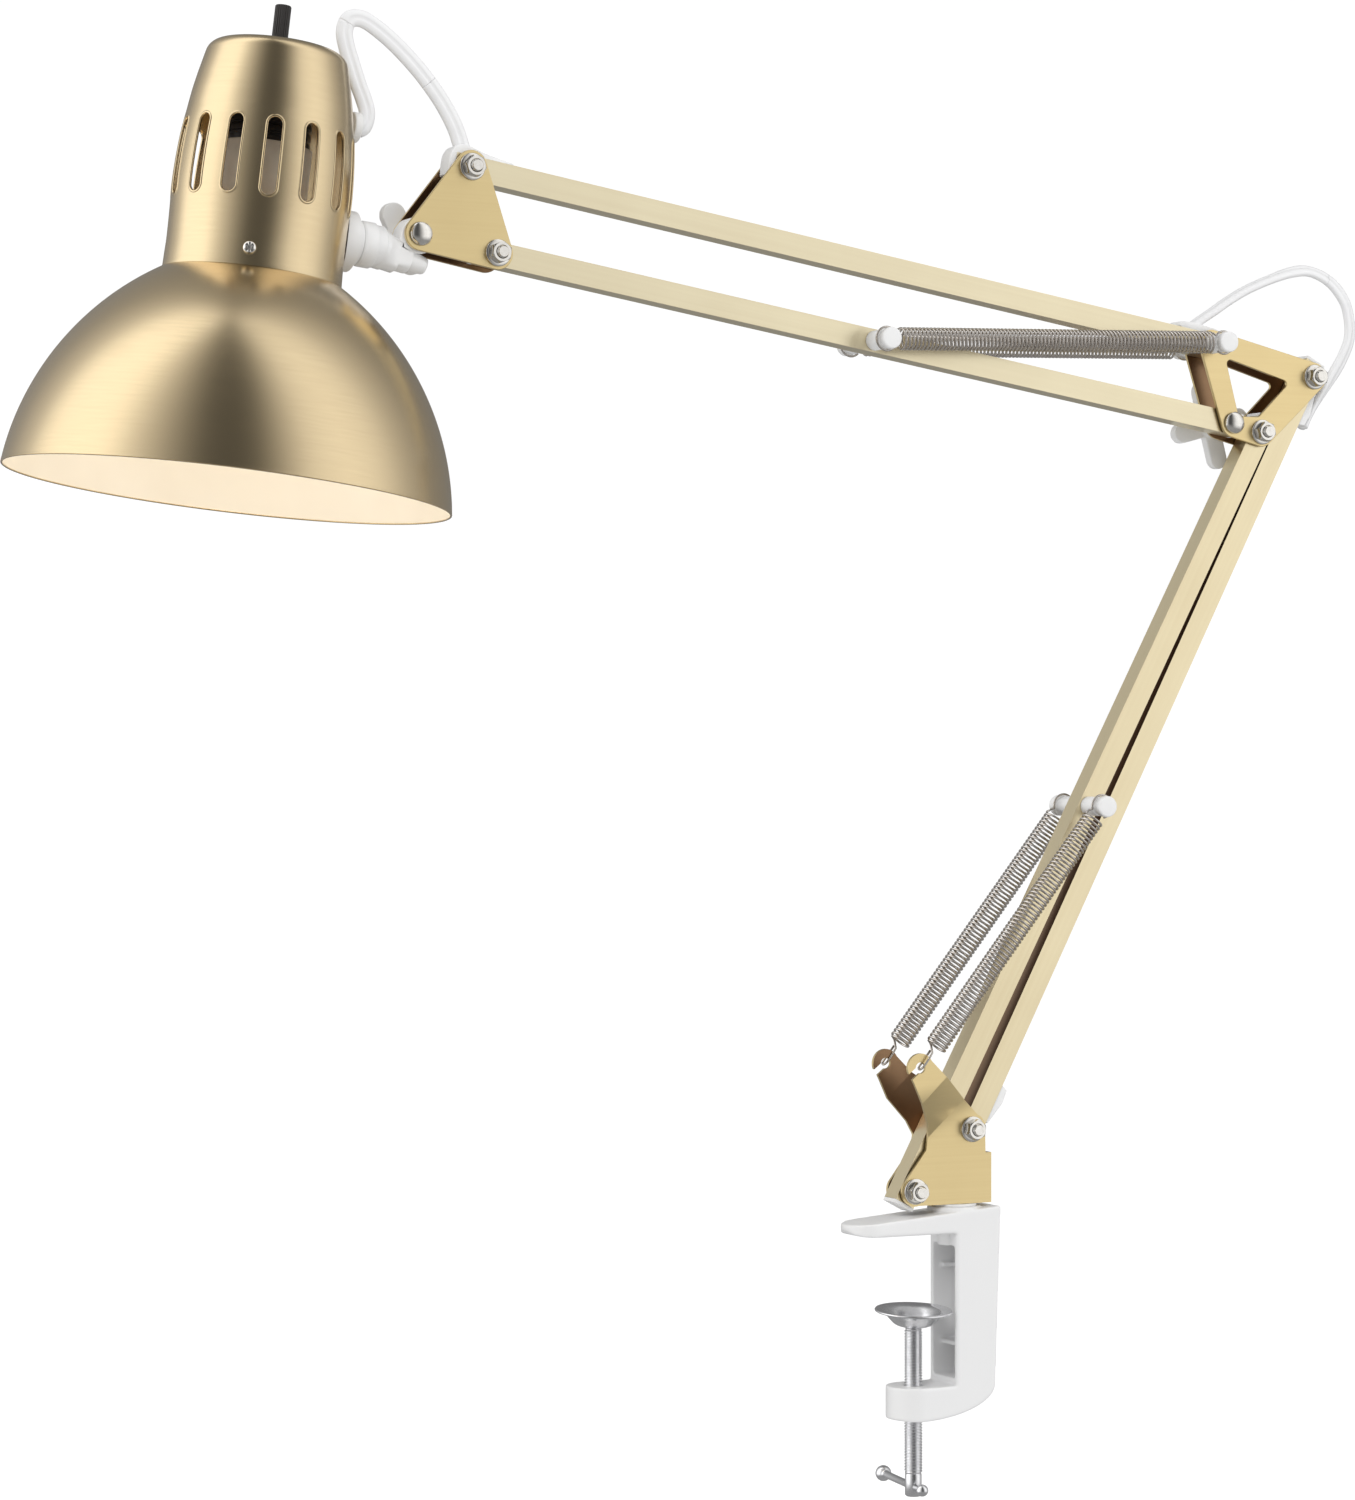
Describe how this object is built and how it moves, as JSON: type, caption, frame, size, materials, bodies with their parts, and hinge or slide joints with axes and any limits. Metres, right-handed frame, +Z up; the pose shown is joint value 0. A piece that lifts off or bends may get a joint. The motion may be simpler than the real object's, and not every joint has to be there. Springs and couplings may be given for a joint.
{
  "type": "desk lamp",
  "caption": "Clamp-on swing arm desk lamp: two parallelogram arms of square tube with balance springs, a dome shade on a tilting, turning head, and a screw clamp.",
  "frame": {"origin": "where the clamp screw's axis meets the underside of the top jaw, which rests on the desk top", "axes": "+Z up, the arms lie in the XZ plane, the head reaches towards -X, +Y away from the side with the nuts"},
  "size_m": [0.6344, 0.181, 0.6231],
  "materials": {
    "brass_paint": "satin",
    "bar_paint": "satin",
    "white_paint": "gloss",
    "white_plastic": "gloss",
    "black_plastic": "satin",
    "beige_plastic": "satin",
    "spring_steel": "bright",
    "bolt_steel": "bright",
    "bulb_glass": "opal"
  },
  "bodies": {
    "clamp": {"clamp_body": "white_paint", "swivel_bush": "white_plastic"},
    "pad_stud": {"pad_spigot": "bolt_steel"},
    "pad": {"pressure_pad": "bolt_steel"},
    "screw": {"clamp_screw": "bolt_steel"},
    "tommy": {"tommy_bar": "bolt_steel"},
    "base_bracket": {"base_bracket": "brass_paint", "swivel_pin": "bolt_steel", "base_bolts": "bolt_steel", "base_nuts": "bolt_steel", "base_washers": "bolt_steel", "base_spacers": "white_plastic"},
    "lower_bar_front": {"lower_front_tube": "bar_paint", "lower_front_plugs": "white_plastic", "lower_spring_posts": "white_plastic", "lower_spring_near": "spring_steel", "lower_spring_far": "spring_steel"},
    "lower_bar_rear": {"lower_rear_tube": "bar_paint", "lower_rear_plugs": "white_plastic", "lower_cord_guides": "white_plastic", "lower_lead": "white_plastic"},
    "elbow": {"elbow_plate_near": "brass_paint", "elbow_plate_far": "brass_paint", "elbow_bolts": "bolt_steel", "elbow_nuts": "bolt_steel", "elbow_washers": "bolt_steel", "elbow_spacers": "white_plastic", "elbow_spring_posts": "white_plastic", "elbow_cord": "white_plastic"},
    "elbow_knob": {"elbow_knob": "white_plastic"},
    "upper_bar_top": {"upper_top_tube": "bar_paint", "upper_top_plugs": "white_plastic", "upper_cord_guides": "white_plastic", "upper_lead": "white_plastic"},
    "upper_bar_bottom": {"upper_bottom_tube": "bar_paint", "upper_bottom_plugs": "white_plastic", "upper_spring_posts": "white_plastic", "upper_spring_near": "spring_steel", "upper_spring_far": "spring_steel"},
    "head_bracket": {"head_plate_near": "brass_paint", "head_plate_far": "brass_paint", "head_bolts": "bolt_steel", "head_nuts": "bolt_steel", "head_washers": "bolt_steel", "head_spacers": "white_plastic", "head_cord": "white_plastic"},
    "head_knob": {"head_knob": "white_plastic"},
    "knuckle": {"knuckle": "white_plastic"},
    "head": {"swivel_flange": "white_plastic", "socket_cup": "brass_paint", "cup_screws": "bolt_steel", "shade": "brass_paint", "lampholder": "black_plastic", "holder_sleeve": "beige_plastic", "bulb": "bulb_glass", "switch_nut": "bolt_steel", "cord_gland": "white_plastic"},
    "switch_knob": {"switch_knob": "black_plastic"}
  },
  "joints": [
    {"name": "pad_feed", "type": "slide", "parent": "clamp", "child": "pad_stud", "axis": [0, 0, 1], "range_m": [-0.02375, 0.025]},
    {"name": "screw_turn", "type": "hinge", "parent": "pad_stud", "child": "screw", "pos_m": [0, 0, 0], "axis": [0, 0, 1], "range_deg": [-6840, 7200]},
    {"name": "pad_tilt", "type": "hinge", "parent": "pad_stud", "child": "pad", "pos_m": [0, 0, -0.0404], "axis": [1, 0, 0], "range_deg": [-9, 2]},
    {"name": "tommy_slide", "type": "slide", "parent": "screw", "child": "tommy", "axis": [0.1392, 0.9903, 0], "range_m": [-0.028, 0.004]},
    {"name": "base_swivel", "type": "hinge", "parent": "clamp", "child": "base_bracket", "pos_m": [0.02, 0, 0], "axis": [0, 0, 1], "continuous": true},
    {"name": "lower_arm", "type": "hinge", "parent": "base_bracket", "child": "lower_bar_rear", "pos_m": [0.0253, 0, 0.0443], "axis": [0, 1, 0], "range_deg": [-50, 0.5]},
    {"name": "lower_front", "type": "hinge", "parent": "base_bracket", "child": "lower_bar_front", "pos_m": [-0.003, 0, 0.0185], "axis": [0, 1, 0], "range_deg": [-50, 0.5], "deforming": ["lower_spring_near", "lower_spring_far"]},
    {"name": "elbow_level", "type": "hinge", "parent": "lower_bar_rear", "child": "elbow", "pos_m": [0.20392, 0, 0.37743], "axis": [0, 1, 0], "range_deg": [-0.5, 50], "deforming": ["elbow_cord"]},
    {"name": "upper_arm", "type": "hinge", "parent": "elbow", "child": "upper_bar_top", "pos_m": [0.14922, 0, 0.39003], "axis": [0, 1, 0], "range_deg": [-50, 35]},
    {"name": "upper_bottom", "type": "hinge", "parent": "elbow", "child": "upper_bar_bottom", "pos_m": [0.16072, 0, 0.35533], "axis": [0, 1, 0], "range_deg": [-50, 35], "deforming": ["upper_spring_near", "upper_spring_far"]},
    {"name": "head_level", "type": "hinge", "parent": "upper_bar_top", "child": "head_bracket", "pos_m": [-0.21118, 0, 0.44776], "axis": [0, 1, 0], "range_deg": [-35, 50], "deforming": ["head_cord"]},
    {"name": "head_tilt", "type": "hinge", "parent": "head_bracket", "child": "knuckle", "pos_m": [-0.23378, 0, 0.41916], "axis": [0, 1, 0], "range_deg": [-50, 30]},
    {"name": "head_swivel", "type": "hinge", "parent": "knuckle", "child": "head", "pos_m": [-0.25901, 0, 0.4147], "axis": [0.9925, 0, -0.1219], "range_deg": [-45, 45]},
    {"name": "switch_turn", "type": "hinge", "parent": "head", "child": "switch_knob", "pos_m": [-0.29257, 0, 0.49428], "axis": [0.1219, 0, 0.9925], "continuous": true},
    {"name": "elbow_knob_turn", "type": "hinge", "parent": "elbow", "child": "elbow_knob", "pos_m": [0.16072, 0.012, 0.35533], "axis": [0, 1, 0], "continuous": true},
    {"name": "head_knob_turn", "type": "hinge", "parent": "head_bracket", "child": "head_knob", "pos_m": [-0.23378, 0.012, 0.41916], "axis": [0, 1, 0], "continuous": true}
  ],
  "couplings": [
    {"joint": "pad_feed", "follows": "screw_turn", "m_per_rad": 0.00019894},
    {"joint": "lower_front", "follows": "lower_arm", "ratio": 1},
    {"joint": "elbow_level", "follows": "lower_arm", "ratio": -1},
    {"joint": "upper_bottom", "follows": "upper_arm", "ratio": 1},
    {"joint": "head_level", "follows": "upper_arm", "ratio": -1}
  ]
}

◆ ◆ ◆ ◆

Task details =
Repeat the material from above exactly, word for word.

Answer to the task =
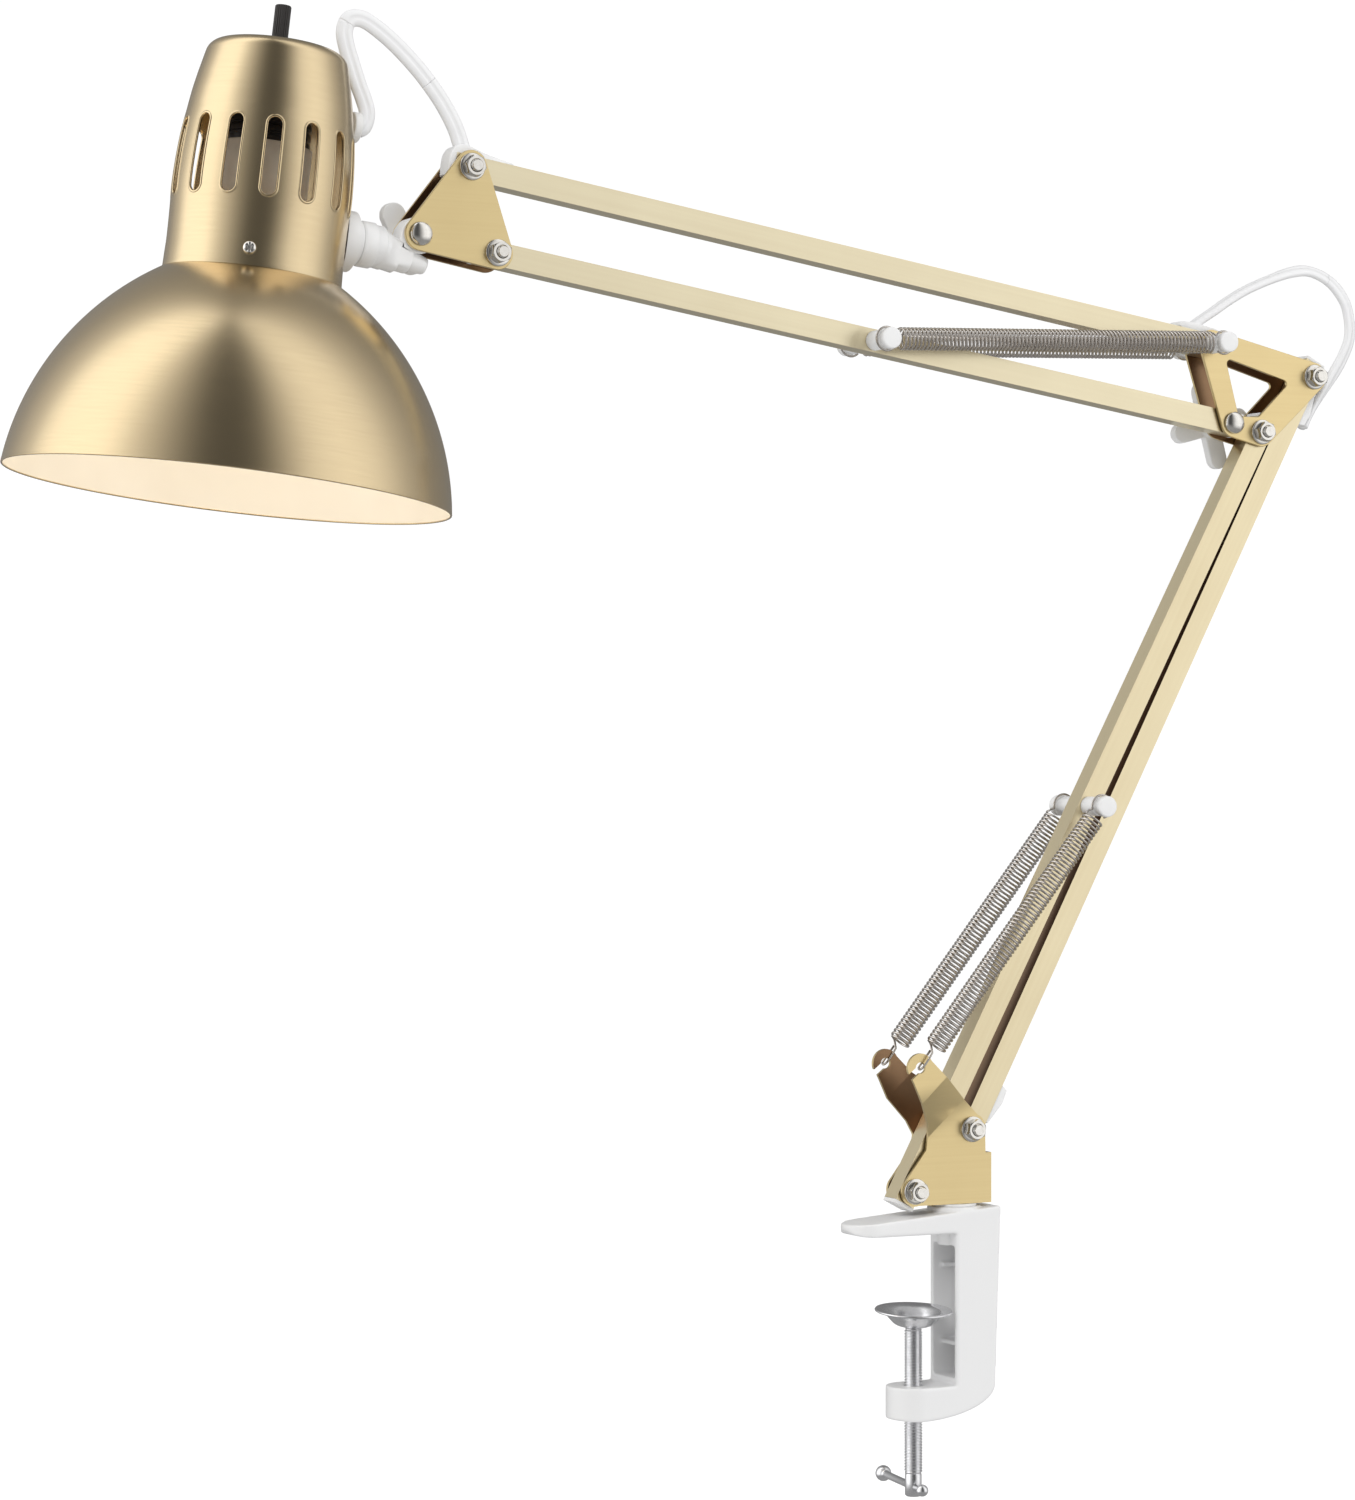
Describe how this object is built and how it moves, as JSON: type, caption, frame, size, materials, bodies with their parts, and hinge or slide joints with axes and any limits. Metres, right-handed frame, +Z up; the pose shown is joint value 0. A piece that lifts off or bends may get a joint. The motion may be simpler than the real object's, and not every joint has to be there. Springs and couplings may be given for a joint.
{
  "type": "desk lamp",
  "caption": "Clamp-on swing arm desk lamp: two parallelogram arms of square tube with balance springs, a dome shade on a tilting, turning head, and a screw clamp.",
  "frame": {"origin": "where the clamp screw's axis meets the underside of the top jaw, which rests on the desk top", "axes": "+Z up, the arms lie in the XZ plane, the head reaches towards -X, +Y away from the side with the nuts"},
  "size_m": [0.6344, 0.181, 0.6231],
  "materials": {
    "brass_paint": "satin",
    "bar_paint": "satin",
    "white_paint": "gloss",
    "white_plastic": "gloss",
    "black_plastic": "satin",
    "beige_plastic": "satin",
    "spring_steel": "bright",
    "bolt_steel": "bright",
    "bulb_glass": "opal"
  },
  "bodies": {
    "clamp": {"clamp_body": "white_paint", "swivel_bush": "white_plastic"},
    "pad_stud": {"pad_spigot": "bolt_steel"},
    "pad": {"pressure_pad": "bolt_steel"},
    "screw": {"clamp_screw": "bolt_steel"},
    "tommy": {"tommy_bar": "bolt_steel"},
    "base_bracket": {"base_bracket": "brass_paint", "swivel_pin": "bolt_steel", "base_bolts": "bolt_steel", "base_nuts": "bolt_steel", "base_washers": "bolt_steel", "base_spacers": "white_plastic"},
    "lower_bar_front": {"lower_front_tube": "bar_paint", "lower_front_plugs": "white_plastic", "lower_spring_posts": "white_plastic", "lower_spring_near": "spring_steel", "lower_spring_far": "spring_steel"},
    "lower_bar_rear": {"lower_rear_tube": "bar_paint", "lower_rear_plugs": "white_plastic", "lower_cord_guides": "white_plastic", "lower_lead": "white_plastic"},
    "elbow": {"elbow_plate_near": "brass_paint", "elbow_plate_far": "brass_paint", "elbow_bolts": "bolt_steel", "elbow_nuts": "bolt_steel", "elbow_washers": "bolt_steel", "elbow_spacers": "white_plastic", "elbow_spring_posts": "white_plastic", "elbow_cord": "white_plastic"},
    "elbow_knob": {"elbow_knob": "white_plastic"},
    "upper_bar_top": {"upper_top_tube": "bar_paint", "upper_top_plugs": "white_plastic", "upper_cord_guides": "white_plastic", "upper_lead": "white_plastic"},
    "upper_bar_bottom": {"upper_bottom_tube": "bar_paint", "upper_bottom_plugs": "white_plastic", "upper_spring_posts": "white_plastic", "upper_spring_near": "spring_steel", "upper_spring_far": "spring_steel"},
    "head_bracket": {"head_plate_near": "brass_paint", "head_plate_far": "brass_paint", "head_bolts": "bolt_steel", "head_nuts": "bolt_steel", "head_washers": "bolt_steel", "head_spacers": "white_plastic", "head_cord": "white_plastic"},
    "head_knob": {"head_knob": "white_plastic"},
    "knuckle": {"knuckle": "white_plastic"},
    "head": {"swivel_flange": "white_plastic", "socket_cup": "brass_paint", "cup_screws": "bolt_steel", "shade": "brass_paint", "lampholder": "black_plastic", "holder_sleeve": "beige_plastic", "bulb": "bulb_glass", "switch_nut": "bolt_steel", "cord_gland": "white_plastic"},
    "switch_knob": {"switch_knob": "black_plastic"}
  },
  "joints": [
    {"name": "pad_feed", "type": "slide", "parent": "clamp", "child": "pad_stud", "axis": [0, 0, 1], "range_m": [-0.02375, 0.025]},
    {"name": "screw_turn", "type": "hinge", "parent": "pad_stud", "child": "screw", "pos_m": [0, 0, 0], "axis": [0, 0, 1], "range_deg": [-6840, 7200]},
    {"name": "pad_tilt", "type": "hinge", "parent": "pad_stud", "child": "pad", "pos_m": [0, 0, -0.0404], "axis": [1, 0, 0], "range_deg": [-9, 2]},
    {"name": "tommy_slide", "type": "slide", "parent": "screw", "child": "tommy", "axis": [0.1392, 0.9903, 0], "range_m": [-0.028, 0.004]},
    {"name": "base_swivel", "type": "hinge", "parent": "clamp", "child": "base_bracket", "pos_m": [0.02, 0, 0], "axis": [0, 0, 1], "continuous": true},
    {"name": "lower_arm", "type": "hinge", "parent": "base_bracket", "child": "lower_bar_rear", "pos_m": [0.0253, 0, 0.0443], "axis": [0, 1, 0], "range_deg": [-50, 0.5]},
    {"name": "lower_front", "type": "hinge", "parent": "base_bracket", "child": "lower_bar_front", "pos_m": [-0.003, 0, 0.0185], "axis": [0, 1, 0], "range_deg": [-50, 0.5], "deforming": ["lower_spring_near", "lower_spring_far"]},
    {"name": "elbow_level", "type": "hinge", "parent": "lower_bar_rear", "child": "elbow", "pos_m": [0.20392, 0, 0.37743], "axis": [0, 1, 0], "range_deg": [-0.5, 50], "deforming": ["elbow_cord"]},
    {"name": "upper_arm", "type": "hinge", "parent": "elbow", "child": "upper_bar_top", "pos_m": [0.14922, 0, 0.39003], "axis": [0, 1, 0], "range_deg": [-50, 35]},
    {"name": "upper_bottom", "type": "hinge", "parent": "elbow", "child": "upper_bar_bottom", "pos_m": [0.16072, 0, 0.35533], "axis": [0, 1, 0], "range_deg": [-50, 35], "deforming": ["upper_spring_near", "upper_spring_far"]},
    {"name": "head_level", "type": "hinge", "parent": "upper_bar_top", "child": "head_bracket", "pos_m": [-0.21118, 0, 0.44776], "axis": [0, 1, 0], "range_deg": [-35, 50], "deforming": ["head_cord"]},
    {"name": "head_tilt", "type": "hinge", "parent": "head_bracket", "child": "knuckle", "pos_m": [-0.23378, 0, 0.41916], "axis": [0, 1, 0], "range_deg": [-50, 30]},
    {"name": "head_swivel", "type": "hinge", "parent": "knuckle", "child": "head", "pos_m": [-0.25901, 0, 0.4147], "axis": [0.9925, 0, -0.1219], "range_deg": [-45, 45]},
    {"name": "switch_turn", "type": "hinge", "parent": "head", "child": "switch_knob", "pos_m": [-0.29257, 0, 0.49428], "axis": [0.1219, 0, 0.9925], "continuous": true},
    {"name": "elbow_knob_turn", "type": "hinge", "parent": "elbow", "child": "elbow_knob", "pos_m": [0.16072, 0.012, 0.35533], "axis": [0, 1, 0], "continuous": true},
    {"name": "head_knob_turn", "type": "hinge", "parent": "head_bracket", "child": "head_knob", "pos_m": [-0.23378, 0.012, 0.41916], "axis": [0, 1, 0], "continuous": true}
  ],
  "couplings": [
    {"joint": "pad_feed", "follows": "screw_turn", "m_per_rad": 0.00019894},
    {"joint": "lower_front", "follows": "lower_arm", "ratio": 1},
    {"joint": "elbow_level", "follows": "lower_arm", "ratio": -1},
    {"joint": "upper_bottom", "follows": "upper_arm", "ratio": 1},
    {"joint": "head_level", "follows": "upper_arm", "ratio": -1}
  ]
}